Barrington Stage’s second production was “The Diary of Anne Frank,” presented in the auditorium of the Mt. Everett Junior/Senior High School in Sheffield. Before each show, Boyd and the stage manager would stand in the school’s doorway and count the cars in the parking lot. “One night we counted 25 cars,” she said. “There were maybe 50 people there.”
Soon, though, the company began to attract wider attention, especially after its 1997 production of “Cabaret” transferred to Boston. The show that put Barrington Stage on the national theater map was William Finn’s “Spelling Bee,” which premiered in 2004 in the school’s cafeteria. “Once it got good reviews, we had people driving up in limousines to the cafeteria door,” Boyd recalled. (”Spelling Bee” featured a couple of young actors who would go on to be well-known: Jesse Tyler Ferguson, a star of “Modern Family,” and Celia Keenan-Bolger, a 2019 Tony Award winner for her portrayal of Scout Finch in “To Kill a Mockingbird.”)
Most of the company’s productions in its early years, such as a 2005 revival of “Follies,” were staged in that high school auditorium in Sheffield. When Barrington Stage produced Jerry Herman’s “Mack & Mabel” in 1999, at the high school, Boyd tried to prepare Herman for the unusual venue as the pair were driving up to the high school. “I don’t care where it’s done,” the composer-lyricist told her, according to Boyd. “As long as it’s a wonderful production, that’s all I care about.”

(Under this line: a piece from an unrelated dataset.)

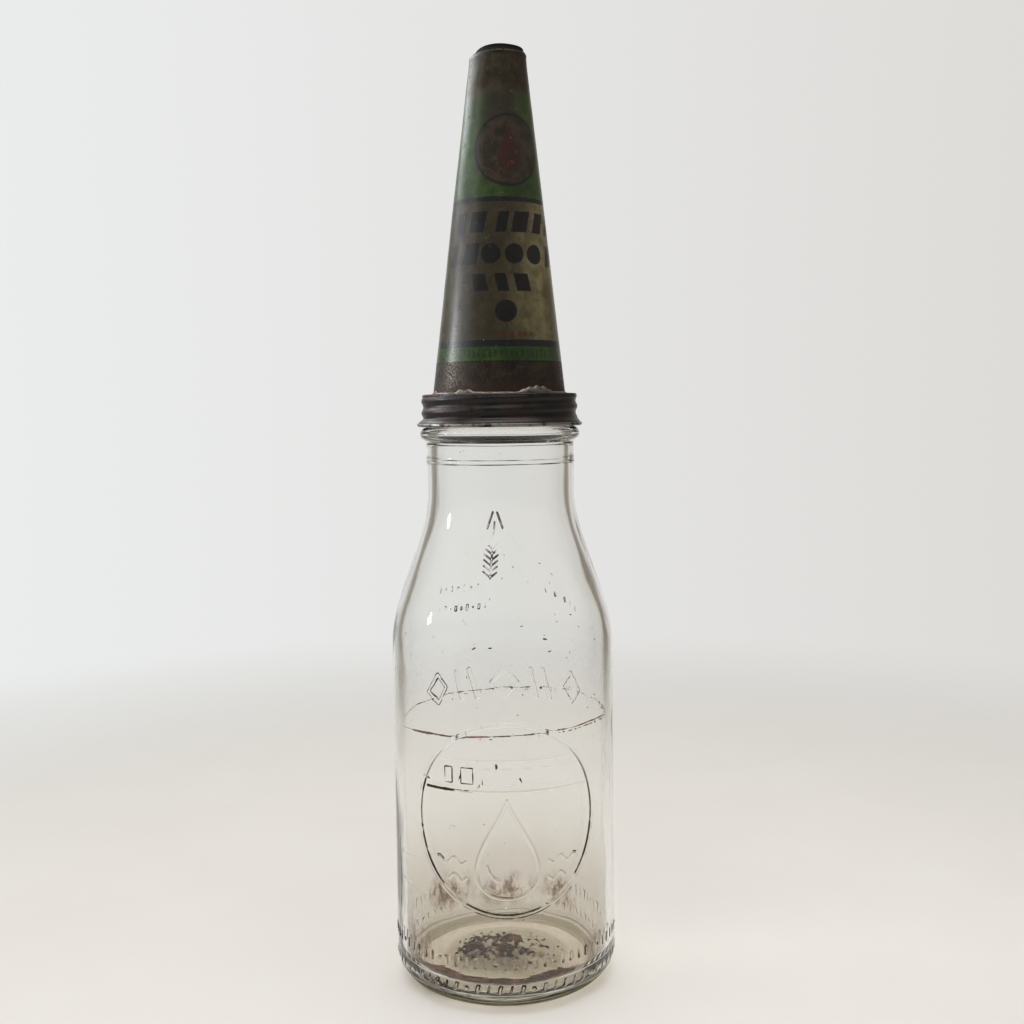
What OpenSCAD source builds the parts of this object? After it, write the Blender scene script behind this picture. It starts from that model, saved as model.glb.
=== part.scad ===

At Barrington Stage, it often was. Boyd’s seasons were noteworthy for their consistent quality, bolstered by the artistic relationships she forged with the likes of composer-lyricist William Finn, playwright Mark St. Germain, actress Debra Jo Rupp, director John Rando, choreographer Joshua Bergasse, set designer Beowulf Boritt, and actors Jeff McCarthy and Mark H. Dold. Her 2017 production of Stephen Sondheim’s “Company” starred Aaron Tveit, who recently won a Tony Award for his performance in “Moulin Rouge! The Musical.”
“If somebody comes to me with a challenging artistic desire and I can say yes to it, if I can find a way, then I’m serving the artists,” said Boyd. “Ultimately, what an artistic director has to do is not only find the work but serve the work. That’s one of the things I’m most proud of, that I’ve been able to serve the work.”